In the years that have followed, thousands of innocent people in Pakistan may have been mislabelled as terrorists by that "scientifically unsound" algorithm, possibly resulting in their untimely demise.

The siren song of big data

SKYNET works like a typical modern Big Data business application. The program collects metadata and stores it on NSA cloud servers, extracts relevant information, and then applies machine learning to identify leads for a targeted campaign. Except instead of trying to sell the targets something, this campaign, given the overall business focus of the US government in Pakistan, likely involves another branch of the US government—the CIA or military—that executes their "Find-Fix-Finish" strategy using Predator drones and on-the-ground death squads.

From GSM metadata, we can measure aspects of each selector's pattern-of-life, social network, and travel behaviour
Enlarge / From GSM metadata, we can measure aspects of each selector's pattern-of-life, social network, and travel behaviour

In addition to processing logged cellular phone call data (so-called "DNR" or Dialled Number Recognition data, such as time, duration, who called whom, etc.), SKYNET also collects user location, allowing for the creation of detailed travel profiles. Turning off a mobile phone gets flagged as an attempt to evade mass surveillance. Users who swap SIM cards, naively believing this will prevent tracking, also get flagged (the ESN/MEID/IMEI burned into the handset makes the phone trackable across multiple SIM cards).

Travel patterns, behaviour-based analytics, and other "enrichments" are used to analyse the bulk metadata for terroristiness.
Enlarge / Travel patterns, behaviour-based analytics, and other "enrichments" are used to analyse the bulk metadata for terroristiness.

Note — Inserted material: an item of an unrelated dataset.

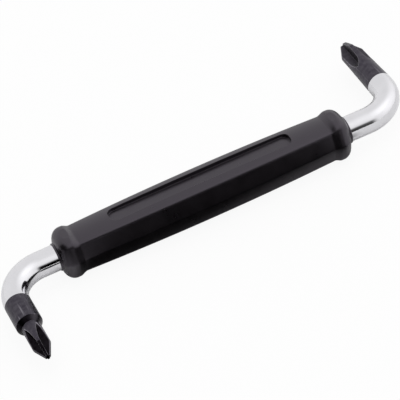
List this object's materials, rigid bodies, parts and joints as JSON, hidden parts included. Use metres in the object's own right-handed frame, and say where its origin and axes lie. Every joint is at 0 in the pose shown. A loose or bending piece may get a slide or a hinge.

Even handset swapping gets detected and flagged, the slides boast. Such detection, we can only speculate (since the slides do not go into detail on this point), is probably based on the fact that other metadata, such as user location in the real world and social network, remain unchanged.

Given the complete set of metadata, SKYNET pieces together people's typical daily routines—who travels together, have shared contacts, stay overnight with friends, visit other countries, or move permanently. Overall, the slides indicate, the NSA machine learning algorithm uses more than 80 different properties to rate people on their terroristiness.

The program, the slides tell us, is based on the assumption that the behaviour of terrorists differs significantly from that of ordinary citizens with respect to some of these properties. However, as The Intercept's exposé last year made clear, the highest rated target according to this machine learning program was Ahmad Zaidan, Al-Jazeera's long-time bureau chief in Islamabad.

The highest scoring selector who travelled to Peshawar and Lahore is "PROB AHMED ZAIDAN", Al-Jazeera's long-time bureau chief in Islamabad.
Enlarge / The highest scoring selector who travelled to Peshawar and Lahore is "PROB AHMED ZAIDAN", Al-Jazeera's long-time bureau chief in Islamabad.

As The Intercept reported, Zaidan frequently travels to regions with known terrorist activity in order to interview insurgents and report the news. But rather than questioning the machine learning that produced such a bizarre result, the NSA engineers behind the algorithm instead trumpeted Zaidan as an example of a SKYNET success in their in-house presentation, including a slide that labelled Zaidan as a "MEMBER OF AL-QA'IDA."